Friday, October 07, 2022

The Subject Supposed to Care: On Masking, Conforming, and The Guilty Remnant


To wear a mask in a store, bus, classroom, or other public space is now to be in a small, and dwindling minority, as much as this might vary from place to place. Aside from a few holdouts, doctors offices, the place where I get my haircut, and so on, there are no mandates requiring masks anymore. That it is a minority, and a choice, is not the way that it often appears, at least to those who do not wear masks.

One thing that I have heard, and others who still wear masks hear from time to time, is the assertion, "You do not have to wear those anymore" by some bystander. Sometimes this is truly meant to be helpful, as if someone thinks we have not received the news.
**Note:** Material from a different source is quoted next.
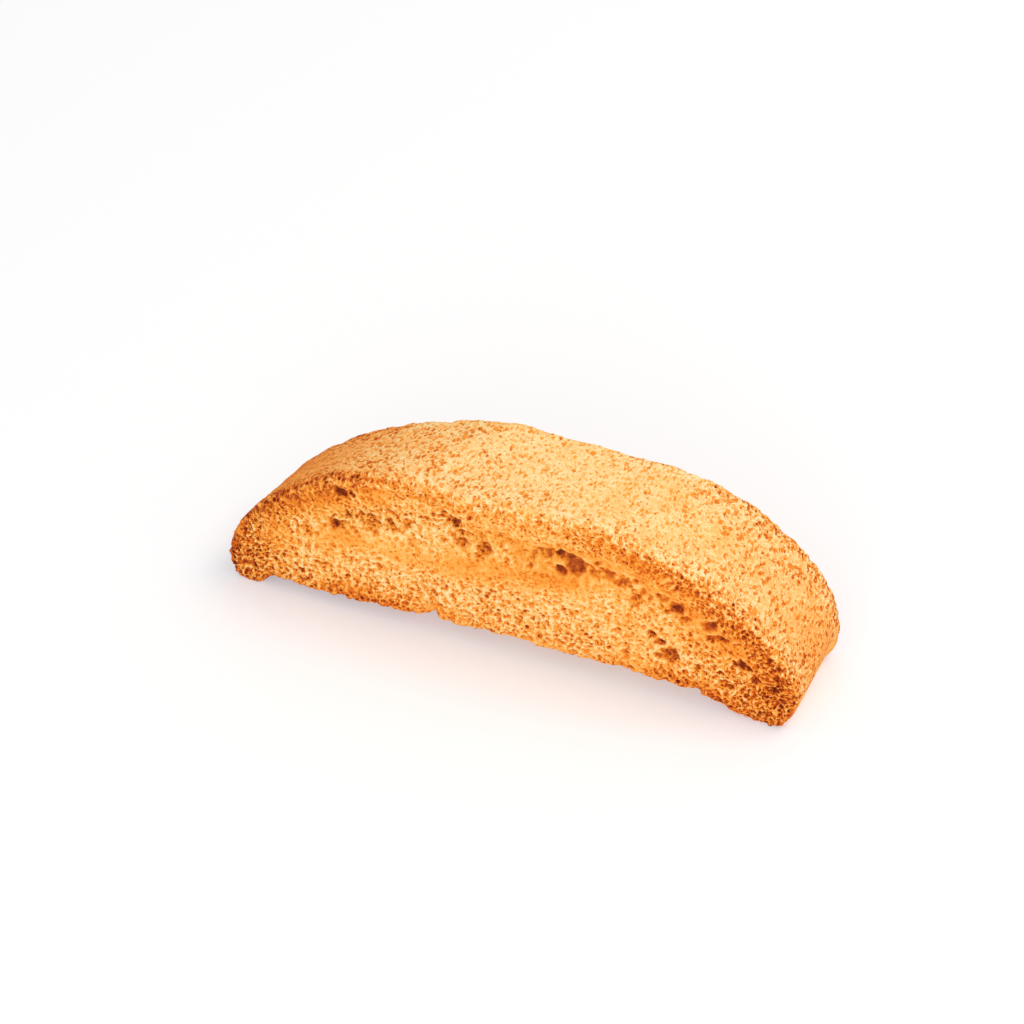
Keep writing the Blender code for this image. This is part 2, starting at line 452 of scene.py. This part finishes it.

Underlying this correction is the unstated claim that the only reason anyone would ever wear a mask is if they were made to do so. It can only be compliance and not cooperation. What is more interesting, as the tweet above indicates, is that there is a strange tendency to interpret mask wearing as not just compliance but conformity. People wearing masks are see as sheepishly obeying rules that do not exist, and conforming to a community that is non-existent. There may, in some contexts, and situations, be some social pressure to wear a mask, but given the overall numbers that pressure would seem so small as to be meaningless. What else explains the couples where one person, usually a woman, wears a mask while the other, usually a man, does not? 

Many people have interpreted this reaction, and the hostility to mask wearing as the acting out of a guilty conscience. People do not want to be reminded of the pandemic in the first place, and on top of this, to be reminded that they could be doing more, or something, to stop its spread. Almost inadvertently "mask wearers" have become a kind of "Guilty Remnant" from The Leftovers. The Leftovers is show more people should be talking about, especially now. It takes place after 2% of the worlds global population disappears suddenly one day. The show deals with the ramifications of this traumatic event. The Guilty Remnant as they call themselves are a cult of sorts, dedicated to not letting society return to business as usual. They wear white, stalk survivors of the disappeared, and smoke copious amounts of cigarettes as if to underscore the transient and random nature of death. If we could all go at any moment why not light up? Masking could be interpreted as a refusal to let the world move on. However, there are two important differences between our world and the show. In the world of The Leftovers, no one has really moved on, everyone is struggling to make sense of an inexplicable event. In our world we have been trying to move on since before the pandemic even started. Second, in the world of The Leftovers the event was traumatic, instant, but it is over. The US still records four hundred deaths a day.

A scene from The Leftovers 




Masking could also be understood as an uncomfortable reminder of not just the ongoing pandemic but our overall dependency on others. One of the traumatic effects of the pandemic, at least on life in the USA, was the sudden recognition that none of us are "kingdoms within a kingdom," that our lives are dependent upon countless others, truckers, warehouse workers, cooks, dishwashers, etc. that for the most part remain out of sight and out of mind. The mask is a symbol of our species being, that we share the same world and live together even as we try to tell ourselves we live in isolation and separation. Which is not to say that the virus affects us all equally, the entire history of our response to the virus, from the uneven access to vaccines, to the spotty protections offered by such things as working from home, which protected a small number at the expense of many more. 



I would like to offer a third interpretation. In order to do so we must historicize the pandemic, and our response to it a little bit, at the very beginning, in year one before the vaccines were even developed, there were many calls to return to normal at any cost, that the cure should not become worse than the disease. There was an almost ghoulish demand to sacrifice lives at the alter of the economy. That is not what we are dealing with now. What is striking about the contemporary restoration of normal is that it is less ideological, less a political project, than the insistence of persistent force of necessity. No one says that we are sacrificing lives to restore the economy anymore, ghouls are at least honest, but with a shrug we just proclaim that nothing else can be done. Mandates are dropped because of the resistance it elicits from customers, the same with vaccination requirements, everything is left to a choice. We become kingdoms within a kingdom even in the face of pandemic that would remind us otherwise.




Previously, on this blog (and elsewhere) I argue that capitalism can be understood as an institutionalization of Spinoza's formula of "seeing the better and doing the worse."  We often know what the right thing to do is, but we are confronted by the necessity of doing otherwise because it will help us keep our job, make it possible to buy what we need. The pandemic is particular instantiation of this, as academic administrators drop vaccine mandates out of the fear that enrollments will decline, stores drop mask mandates because it will threaten business, and so on. Some of the people in these situations know that they are doing the worse. Of course seeing the better and doing the worse is difficult, it creates a constant schism. It is better to just do the worse and claim nothing better is possible. You see the better and do the worse long enough, you lose sight of the better.